2. The typical borrower would reduce his or her principal and interest payments by about $350 dollars, a total reduction in mortgage payments of nearly $100 billion per year.
3. The macroeconomic stimulus effect should also include an additional housing wealth effect. At the low end of our estimates, improved mortgage market operations would reduce house price declines by 10 percent. With an estimated aggregate housing valuation of about $18 trillion, housing wealth would increase about $1.8 trillion relative to what it might fall to without this program. If we assume a relatively low marginal propensity to consume out of housing wealth of 3.5 percent, U.S. consumption would rise by $63 billion relative to what would otherwise have occurred.
4. Combining these estimates gives a total macroeconomic stimulus of $118 billion per year in lower mortgage payments and any new consumer spending due to a housing wealth effect. In addition to the direct macroeconomic stimulus, jump-starting the stalled housing market will increase employment in a variety of industries that depend on housing transactions (mortgage and real estate brokers, home supply companies, moving companies, etc.) as well as increase the efficiency of the labor market by reducing impediments to households moving to take another job.
This will hardly be the end of the spending.
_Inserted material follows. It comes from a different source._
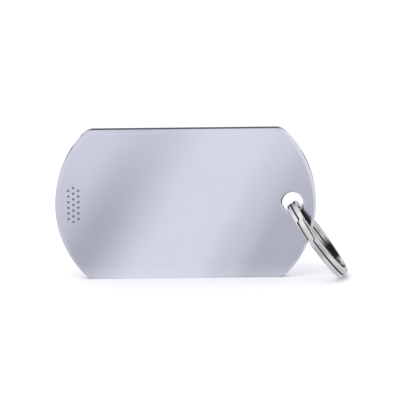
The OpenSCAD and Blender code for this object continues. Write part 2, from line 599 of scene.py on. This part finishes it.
def painted_wire_shade(place, normal):
    """How much painted shade a point of the wire gets: painted shade in the seam and slits, and a
    painted dark reflection on the ring's inside.
    """
    upright = Matrix.Rotation(-ring_lean, 3, "Y")
    spot = upright @ (place - Vector((ring_x, -RING_FORWARD, ring_z)))
    facing = upright @ normal
    # Painted shade where the wire turns into the seam or a slit
    if abs(spot.z) > bundle / 2 - WIRE_ROUND and spot.z * facing.z > 0:
        seam = 0.0
    else:
        seam = max(0.0, min(1.0, (abs(facing.z) - SEAM_START) / SEAM_RISE))
    # Painted dark reflection on the ring's inside, within FAR_SHADE or NEAR_SHADE
    inward = -(spot.x * facing.x + spot.y * facing.y) / hypot(spot.x, spot.y)
    rise, full, fade, end = FAR_SHADE if spot.y > 0 else NEAR_SHADE
    angle = degrees(atan2(abs(spot.y), spot.x))
    shade = ease((angle - rise) / (full - rise)) * ease((end - angle) / (end - fade))
    return max(seam, shade * ease((inward - INWARD_START) / INWARD_RISE))


def make_ring():
    """The two coils of the split ring, with the crossing and both tips."""
    tip = TIP_SHARE * CROSSING_SPAN
    sides = wire_sides(tip)
    piece = start_section("split_ring_wire", *sides)
    sides = wind_wire(tip, CROSSING_SPAN, TIP_STEPS, sides)
    turn_wire(COIL_STEPS, 360 - CROSSING_SPAN)
    sides = wind_wire(360, 360 + CROSSING_SPAN, CROSSING_STEPS, sides)
    turn_wire(COIL_STEPS, 360 - CROSSING_SPAN)
    wind_wire(720, 720 + CROSSING_SPAN - tip, TIP_STEPS, sides)
    bpy.ops.mesh.select_all(action="SELECT")
    bpy.ops.mesh.fill_holes(sides=0)
    piece.rotation_euler = (0, 0, radians(-CROSSING_ANGLE - CROSSING_SPAN / 2 + tip))
    piece.scale = (RING_FIT, RING_FIT, 1)
    settle(piece)
    piece.rotation_euler = (0, ring_lean, 0)
    piece.location = (ring_x, -RING_FORWARD, ring_z)
    settle(piece)
    finish_piece(piece)
    store_dots_and_painted_shade(piece, "POINT", painted_wire_shade)
    return piece


# Node trees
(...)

Obama has a plan in the works for passing more student college loan indebtedness to the taxpayer. Think about it. Every single crazy thing he has tried to get passed will be put through now that he has proclaimed his independence of Congress. Obama appointed Cordray as a recess appointment when the Senate was not even in recess. He does whatever he wants. He needs to be impeached. This is not a dictatorship. We must stop this.